For many people, the reintroduction of mobile speed cameras from next week only confirms that the Government is more interested in the revenue, than in actually making our roads safer. The fact that the State has already budgeted to collect $137 million form the new cameras is the last nail in the coffin. While the Minister insists that he would be happy if not one cent was collected, the bottom line is that without the money there is a hole in the budget. That’s money that we are told will be spent on fixing roads and providing other essential government services. So, if the government is sincere and really wants us to slow down, why are they counting on having the money? It’s easy to get the impression that they actually want us to get caught out, rather than making it easier for us to stay safe.

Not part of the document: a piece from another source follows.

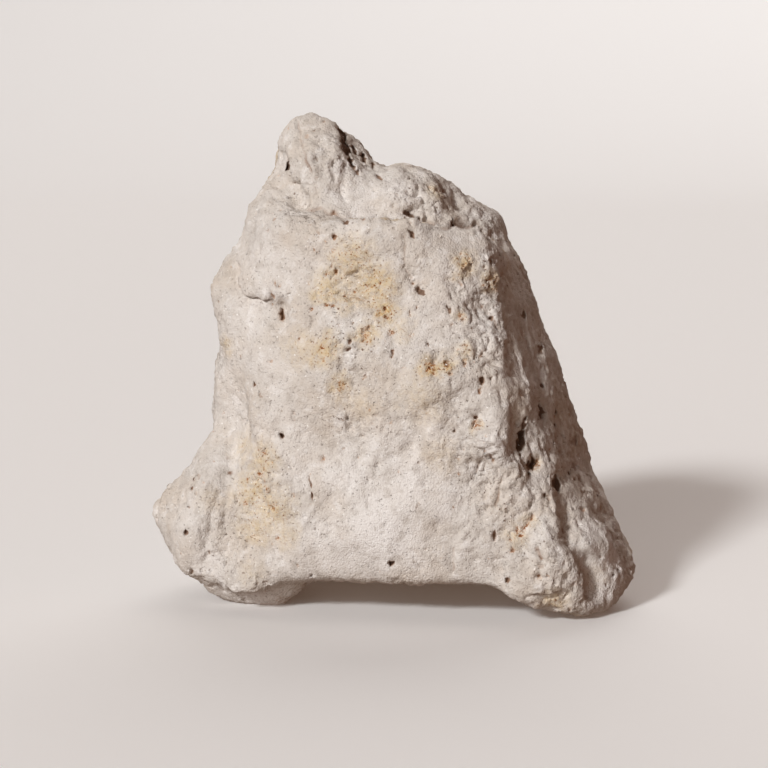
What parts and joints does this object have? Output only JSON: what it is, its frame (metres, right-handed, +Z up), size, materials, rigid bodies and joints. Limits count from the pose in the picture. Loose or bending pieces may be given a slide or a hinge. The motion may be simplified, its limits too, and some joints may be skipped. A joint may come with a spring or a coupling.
{
  "type": "pumice stone",
  "caption": "Natural lump of pale pumice that stands on three worn feet, broad at the base and narrowing to a rounded knob, with ledges, flutes and burst bubbles.",
  "frame": {"origin": "on the ground, under the middle of the stone's bounding box", "axes": "+Z up; -Y out of the broad front face, +X to that face's right as it is looked at; the stone is shallowest along Y"},
  "size_m": [0.0864, 0.0608, 0.0862],
  "materials": {
    "pumice": "matte"
  },
  "bodies": {
    "root": {"pumice_stone": "pumice"}
  },
  "joints": []
}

But it doesn’t have to be that way. There have been studies done in many towns in Europe where all the road signs, speed limits, and traffic signals have been removed, and the road safety record has improved. People actually slowed down because they were forced to judge for themselves what was a safe and appropriate speed for the conditions. Instead of racing through traffic lights, they had to slow down at intersections and give way where appropriate. Instead of clinging to some sort of imaginary right of passage, drivers instead had to exercise respect for all road users, including cyclists and pedestrians. It has been a radical shift in thinking, but it has demonstrated strong results.

That doesn’t mean that all speed limits should be abolished, or that all rules should be thrown out. But it does demonstrate that, in the right circumstances, people can be empowered to autonomously behave in a responsible fashion, without the government enacting so many laws that it becomes impossible to avoid becoming an outlaw.